I worked for the BBB many years ago and it is NOT true what that TA told you. Companies can become a member of the BBB if they'd like, its up to them. It has nothing to do w/the BBB rating system. That's a totally different deparment all together. A consumer can file a complaint for any reason against a company and the company can reply to that complaint. If the consumer is still not happy they can file a rebuttal and the company can respond to that. The BBB hopes that this correspondence will settle the issues and bring the complaint to a compromise. Weather it does or doesnt the BBB must report this info to the public. Member companies do have complaints against them to! Also, just because a company is a member of the BBB doesnt mean they are a reputable company. There are consumers who use a company and never file a complaint, they just dont use that company anymore. Also, member co's are not allowed to use the BBB symbols in their advertising, etc. It is copywrighted!

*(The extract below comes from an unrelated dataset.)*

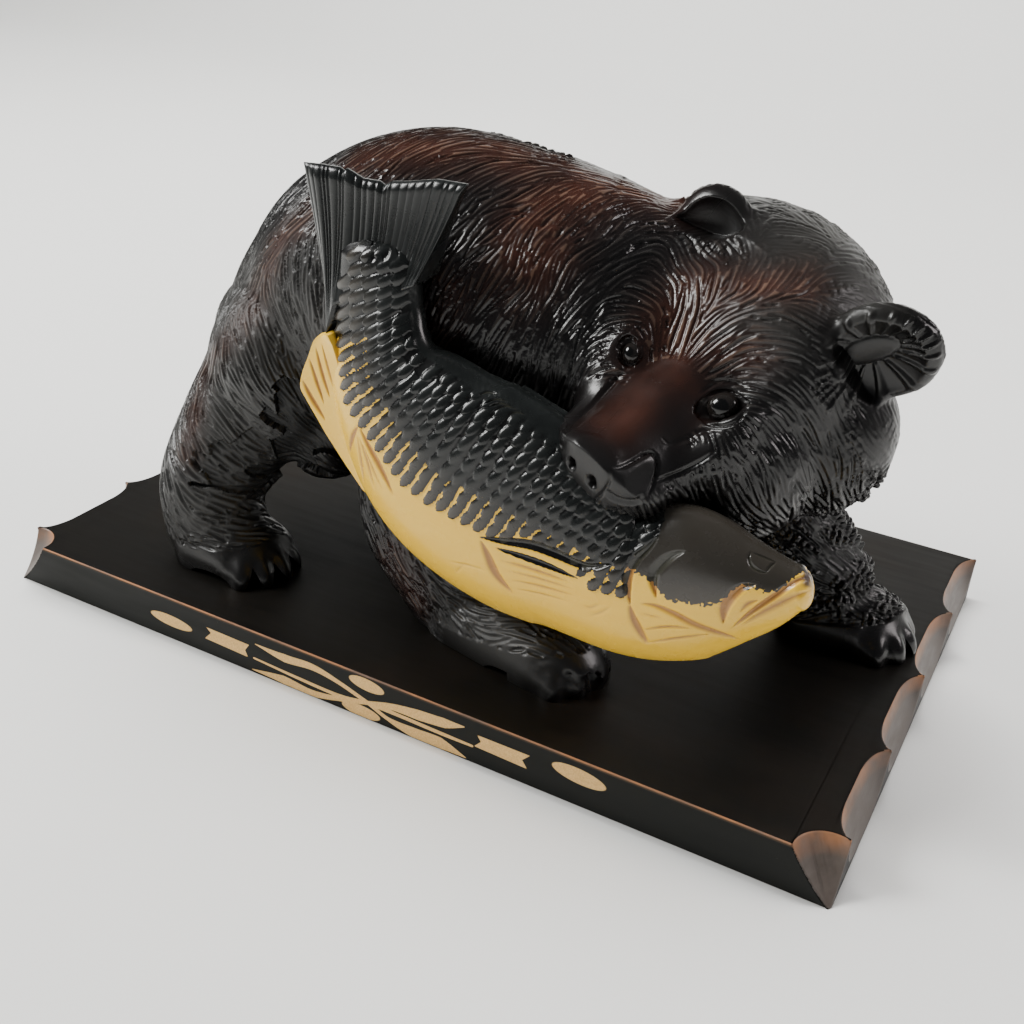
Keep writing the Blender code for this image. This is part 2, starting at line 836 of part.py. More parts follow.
def scoop_cutter(name, place, half_length, radius, lean, squareness, scratch):
    """An upright cutter whose section is a rounded box, leaning outwards as it goes down."""
    shape = bmesh.new()
    height = 3 * PLINTH_THICKNESS
    bmesh.ops.create_cone(
        shape, cap_ends=True, segments=SCOOP_SIDES, radius1=1.0, radius2=1.0, depth=height
    )
    power = 2.0 / squareness
    for vertex in shape.verts:
        around = math.atan2(vertex.co.y, vertex.co.x)
        across = math.copysign(abs(math.cos(around)) ** power, math.cos(around)) * radius
        along = math.copysign(abs(math.sin(around)) ** power, math.sin(around)) * half_length
        below = -vertex.co.z
        vertex.co = Vector((
            place[0] + across + lean[0] * below,
            place[1] + along + lean[1] * below,
            PLINTH_THICKNESS + vertex.co.z,
        ))
    bmesh.ops.recalc_face_normals(shape, faces=shape.faces)
    return as_cutter(object_from_bmesh(name, shape, scratch))


def plinth_cutters(scratch):
    cutters = []
    half_length, half_width = PLINTH_LENGTH / 2, PLINTH_WIDTH / 2
    drop = PLINTH_THICKNESS - SCOOP_FOOT
    lean = SCOOP_DEPTH / drop
    first = -half_width + CORNER_SHARE_TOP
    pitch = (half_width - first) / SCOOPS_PER_END
    for side in (-1, 1):
        for index in range(SCOOPS_PER_END):
            middle = first + pitch * (index + 0.5)
            place = (side * (half_length - SCOOP_DEPTH + SCOOP_RADIUS), middle)
            cutters.append(scoop_cutter(
                f"scoop_{index + 1}_{'left' if side < 0 else 'right'}",
                place, pitch / 2 * SCOOP_OVERLAP, SCOOP_RADIUS, (side * lean, 0.0),
                SCOOP_SQUARENESS, scratch,
            ))
        corner = (side * (half_length - CORNER_INSET[0]), CORNER_INSET[1] - half_width)
        outward = (
            side * CORNER_LEAN[0] / PLINTH_THICKNESS,
            -CORNER_LEAN[1] / PLINTH_THICKNESS,
        )
        cutters.append(scoop_cutter(
            f"corner_scoop_{'left' if side < 0 else 'right'}",
            corner, CORNER_RADIUS, CORNER_RADIUS, outward, 2.0, scratch,
        ))
    return cutters


def make_plinth(collection, scratch):
    shape = bmesh.new()
    bmesh.ops.create_cube(
        shape,
        size=1.0,
        matrix=Matrix.Translation((0, 0, PLINTH_THICKNESS / 2))
        @ Matrix.Diagonal((PLINTH_LENGTH, PLINTH_WIDTH, PLINTH_THICKNESS, 1)),
    )
    plinth = object_from_bmesh("plinth", shape, collection)
    plinth.data.materials.append(principled("dark_plinth_wood", PLINTH_BROWN, 0.4))
    for cutter in plinth_cutters(scratch):
        cut_or_join(plinth, cutter, "DIFFERENCE")
    return plinth


def main():
    clear_scene()
    collection = new_collection("carved_bear")
    scratch = new_collection("cutters")
    make_plinth(collection, scratch)
    make_bear(collection, scratch)


main()
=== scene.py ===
"""The look of a carved wooden bear that walks on its plinth with a salmon across its jaws.

Metres, +Z up, in the CAD frame. The carving is laid out on the same grid of millimetre steps
above the plinth's top as the solids. It is roughed out, cut with large and small gouge strokes
that follow the combed directions of the fur, and then parted into pieces.
"""

import math
from functools import reduce
from itertools import product

import bmesh
import bpy
import numpy as np
from bpy.props import FloatProperty, FloatVectorProperty, PointerProperty
from mathutils import Matrix, Vector, noise
from mathutils.bvhtree import BVHTree
from mathutils.kdtree import KDTree


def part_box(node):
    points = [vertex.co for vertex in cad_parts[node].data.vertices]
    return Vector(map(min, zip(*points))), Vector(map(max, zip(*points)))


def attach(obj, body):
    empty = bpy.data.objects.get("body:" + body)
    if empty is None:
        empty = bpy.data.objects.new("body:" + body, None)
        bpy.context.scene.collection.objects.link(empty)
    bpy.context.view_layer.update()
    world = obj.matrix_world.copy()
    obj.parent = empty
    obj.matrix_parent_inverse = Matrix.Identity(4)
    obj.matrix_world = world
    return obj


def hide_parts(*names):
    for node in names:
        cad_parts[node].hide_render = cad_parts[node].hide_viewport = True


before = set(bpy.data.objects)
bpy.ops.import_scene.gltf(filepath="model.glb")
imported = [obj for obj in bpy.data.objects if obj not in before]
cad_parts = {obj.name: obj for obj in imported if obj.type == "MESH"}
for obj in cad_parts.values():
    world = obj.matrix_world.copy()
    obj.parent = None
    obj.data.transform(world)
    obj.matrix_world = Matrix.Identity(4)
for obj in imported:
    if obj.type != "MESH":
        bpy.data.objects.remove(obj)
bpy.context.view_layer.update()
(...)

Now, travel agencies can be members of CLIA or not. Its up to them. They dont have to print the CLIA logos on their site or advertisement, but I feel it is important to do so. You should be able to contact CLIA to verifiy an agency membership w/them and find out for how long. They may be able to tell you how long that co has been in business.
Just because the agent is pleasant doesnt mean the company she is working for is. She may not be aware of the complaints the company receives. I'm sure if they are a big agnecy someone else answers the complaints!
I hope this helped. I just had to say something about her comment on the BBB only because it is false and I worked there many years before becoming a TA.
Just one more comment.......most states have some type of "Seller of Travel" registration requirements. Ask for the agency's state registation number and contact the state office for complaints and/or a satisfactory rating. It adds a layer of protection for the consumer and recourse for recovery of funds.